— begin —

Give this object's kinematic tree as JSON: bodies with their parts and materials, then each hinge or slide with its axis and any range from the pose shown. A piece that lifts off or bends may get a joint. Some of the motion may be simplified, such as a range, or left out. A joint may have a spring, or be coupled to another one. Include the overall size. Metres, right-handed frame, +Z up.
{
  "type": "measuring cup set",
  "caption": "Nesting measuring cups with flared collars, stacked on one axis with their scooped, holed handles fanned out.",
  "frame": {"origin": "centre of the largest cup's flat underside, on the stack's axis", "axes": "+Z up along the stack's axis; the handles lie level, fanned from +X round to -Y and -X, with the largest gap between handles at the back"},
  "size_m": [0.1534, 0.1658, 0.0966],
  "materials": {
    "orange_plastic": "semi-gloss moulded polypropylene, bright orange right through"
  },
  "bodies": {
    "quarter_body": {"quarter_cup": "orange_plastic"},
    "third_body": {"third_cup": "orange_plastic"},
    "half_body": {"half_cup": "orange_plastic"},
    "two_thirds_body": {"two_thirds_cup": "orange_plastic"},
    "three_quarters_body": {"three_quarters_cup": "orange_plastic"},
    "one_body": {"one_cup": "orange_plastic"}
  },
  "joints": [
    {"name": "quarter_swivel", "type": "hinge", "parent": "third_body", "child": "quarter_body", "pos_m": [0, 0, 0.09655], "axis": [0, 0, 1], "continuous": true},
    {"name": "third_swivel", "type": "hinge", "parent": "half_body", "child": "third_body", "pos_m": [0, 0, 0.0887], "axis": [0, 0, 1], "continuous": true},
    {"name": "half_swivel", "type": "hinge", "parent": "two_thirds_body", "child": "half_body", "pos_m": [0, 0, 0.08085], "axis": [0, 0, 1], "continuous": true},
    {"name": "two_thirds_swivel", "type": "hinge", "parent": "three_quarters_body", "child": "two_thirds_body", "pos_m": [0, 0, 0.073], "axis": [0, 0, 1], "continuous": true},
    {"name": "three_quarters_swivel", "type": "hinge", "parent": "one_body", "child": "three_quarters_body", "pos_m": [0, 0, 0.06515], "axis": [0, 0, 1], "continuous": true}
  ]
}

— end —
— begin —

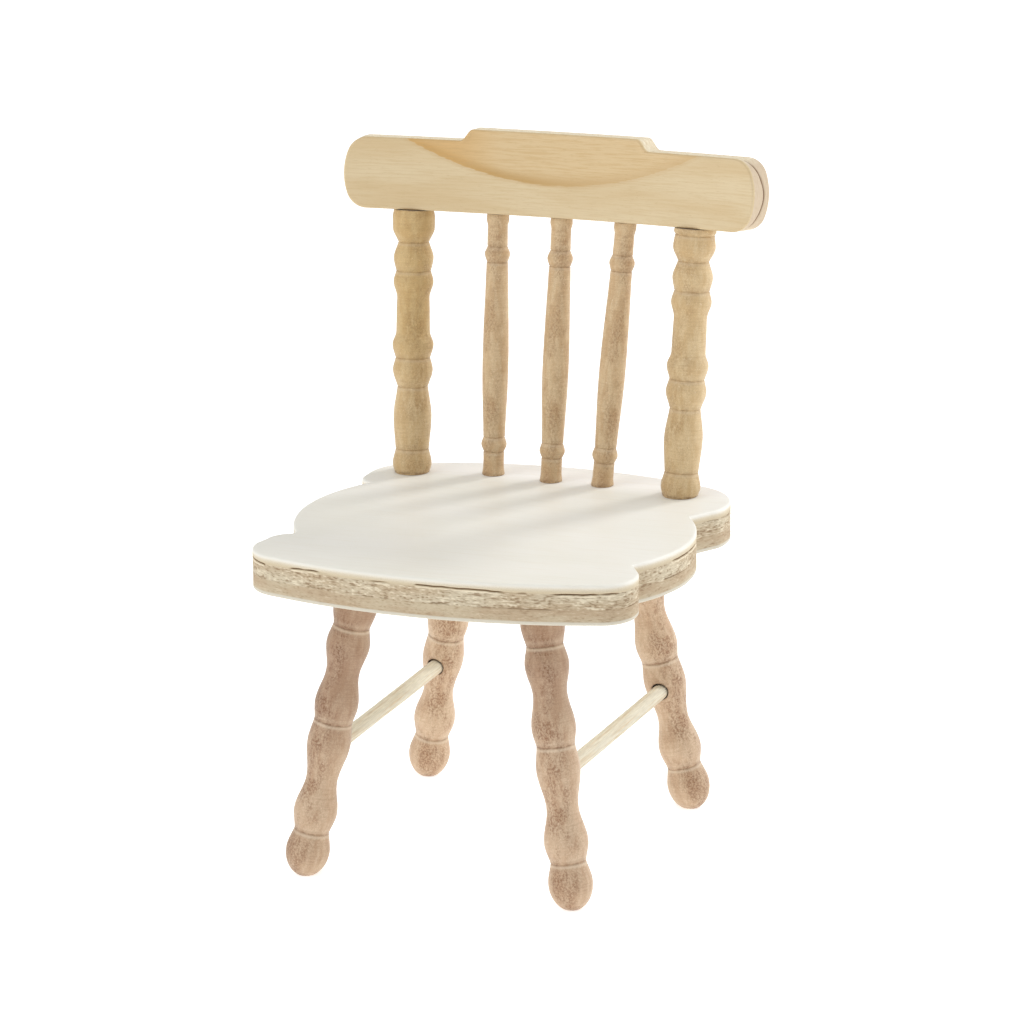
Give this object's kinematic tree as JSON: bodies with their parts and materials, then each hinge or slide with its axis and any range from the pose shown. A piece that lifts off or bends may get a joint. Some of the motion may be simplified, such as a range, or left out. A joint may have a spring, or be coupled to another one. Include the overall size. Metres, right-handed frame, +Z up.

— end —
— begin —

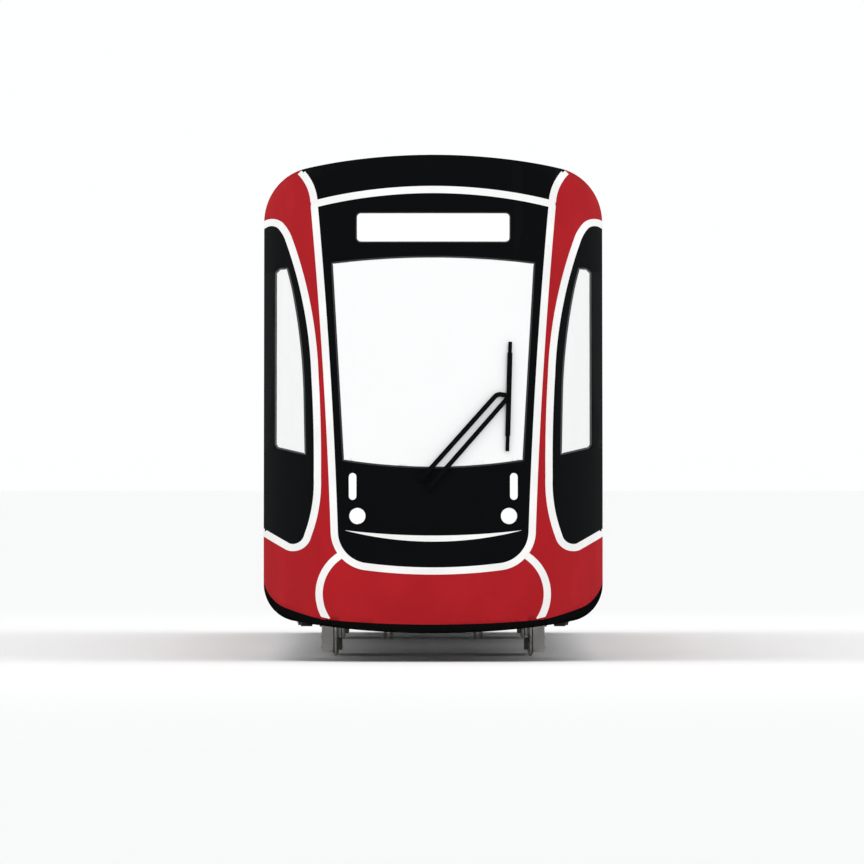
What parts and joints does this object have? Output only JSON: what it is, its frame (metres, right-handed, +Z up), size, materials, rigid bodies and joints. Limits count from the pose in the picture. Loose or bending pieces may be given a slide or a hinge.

— end —

## [EXERCISE]
From the data, pick out every line that includes "frame".

## [SOLUTION]
Give this object's kinematic tree as JSON: bodies with their parts and materials, then each hinge or slide with its axis and any range from the pose shown. A piece that lifts off or bends may get a joint. Some of the motion may be simplified, such as a range, or left out. A joint may have a spring, or be coupled to another one. Include the overall size. Metres, right-handed frame, +Z up.
  "frame": {"origin": "centre of the largest cup's flat underside, on the stack's axis", "axes": "+Z up along the stack's axis; the handles lie level, fanned from +X round to -Y and -X, with the largest gap between handles at the back"},
Give this object's kinematic tree as JSON: bodies with their parts and materials, then each hinge or slide with its axis and any range from the pose shown. A piece that lifts off or bends may get a joint. Some of the motion may be simplified, such as a range, or left out. A joint may have a spring, or be coupled to another one. Include the overall size. Metres, right-handed frame, +Z up.
What parts and joints does this object have? Output only JSON: what it is, its frame (metres, right-handed, +Z up), size, materials, rigid bodies and joints. Limits count from the pose in the picture. Loose or bending pieces may be given a slide or a hinge.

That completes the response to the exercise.